White House asks Congress to approve $37 billion for Ukraine in lame duck
Morgan is a Political and National Security Reporter for Semafor, joining us from The Hill. Sign up for the daily Principals newsletter to get our insider’s guide to American power.
The White House is asking Congress to approve $37.7 billion in additional security, economic and humanitarian assistance for Ukraine.
The Office of Management and Budget sent the supplemental request to Capitol Hill today, asking that it be included in an omnibus spending package that lawmakers aim to pass before the Dec. 16 deadline.
“Together, with strong, bipartisan support in the Congress, we have provided significant assistance that has been critical to Ukraine’s success on the battlefield–and we cannot let that support run dry,” OMB Director Shalanda Young wrote in a letter to House Speaker Nancy Pelosi, D-Calif., on Tuesday.
The request breaks down to $21.7 billion in defense aid, $14.5 billion in State and USAID assistance, $900 million to support Ukraine's health care system, and $626 million for nuclear security support for Ukraine and to modernize the domestic Strategic Petroleum Reserve.
Additionally, the White House is asking that Congress approve $10 billion in funding to fight the COVID-19 pandemic and other infectious diseases. Administration officials also said that the White House plans to ask for additional disaster relief funding to respond to Hurricanes Ian and Fiona but officials are still working to finalize that figure.
The omnibus funding bill may be the last time the White House can see critical funding requests easily met before Republicans take over the House.
As of Tuesday afternoon, Republicans were one seat away from a narrow House majority in the next Congress.
The Ukraine request is massive. An administration official told reporters that it is intended to last through the end of the next fiscal year. Congress has already approved over $60 billion in funding for Ukraine since the start of the war; a fact sheet released Tuesday said that about three-quarters of the funds already approved have been “disbursed or committed.”
Passing this level of assistance now will allow the White House to delay any fights over future Ukraine funding next year, at a time some Republicans have voiced objections to approving future assistance.

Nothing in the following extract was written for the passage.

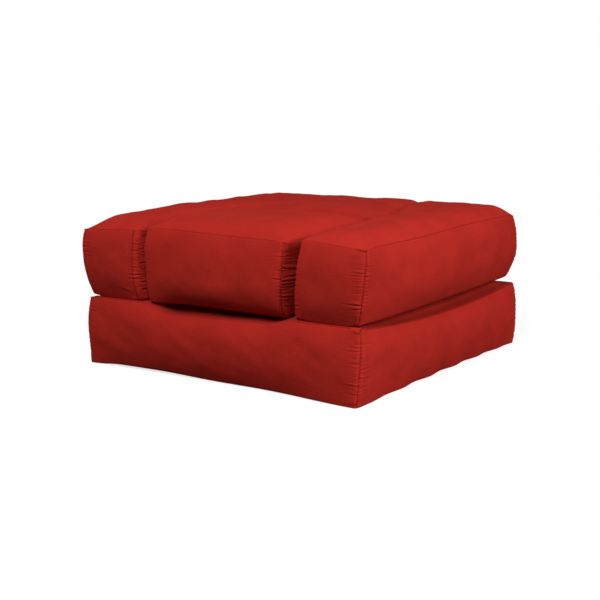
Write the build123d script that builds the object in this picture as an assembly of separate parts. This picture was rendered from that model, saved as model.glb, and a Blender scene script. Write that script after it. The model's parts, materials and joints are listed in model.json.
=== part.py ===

“I voted no to all the funding to Ukraine because we don’t do anything about our southern border and 300 Americans are dying every single day from fentanyl coming across our border,” Rep. Marjorie Taylor Greene, R-Ga., recently told Semafor. “I will continue to push to not fund war and defend another foreign country’s border while we can’t even defend our own."
Asked whether concerns about the prospect of passing funding in a GOP-controlled Congress influenced the White House’s thinking, the administration official told Semafor that the funds were scaled to the size of the broader spending package – which will fund the government through fiscal year 2023.
“The size of this package is designed to last us through the end of the fiscal year because we fully anticipate that Congress is going to do a full year omnibus,” the administration official said.
Room for Disagreement
White House officials have brushed off questions about Republicans not approving future Ukraine aid, noting that there has been broad bipartisan support for helping Ukraine fight the Russian war.
President Biden told reporters last week that he would be surprised if House Minority Leader Kevin McCarthy “even has a majority of his Republican colleagues who say they're not going to fund the legitimate defensive needs of Ukraine.”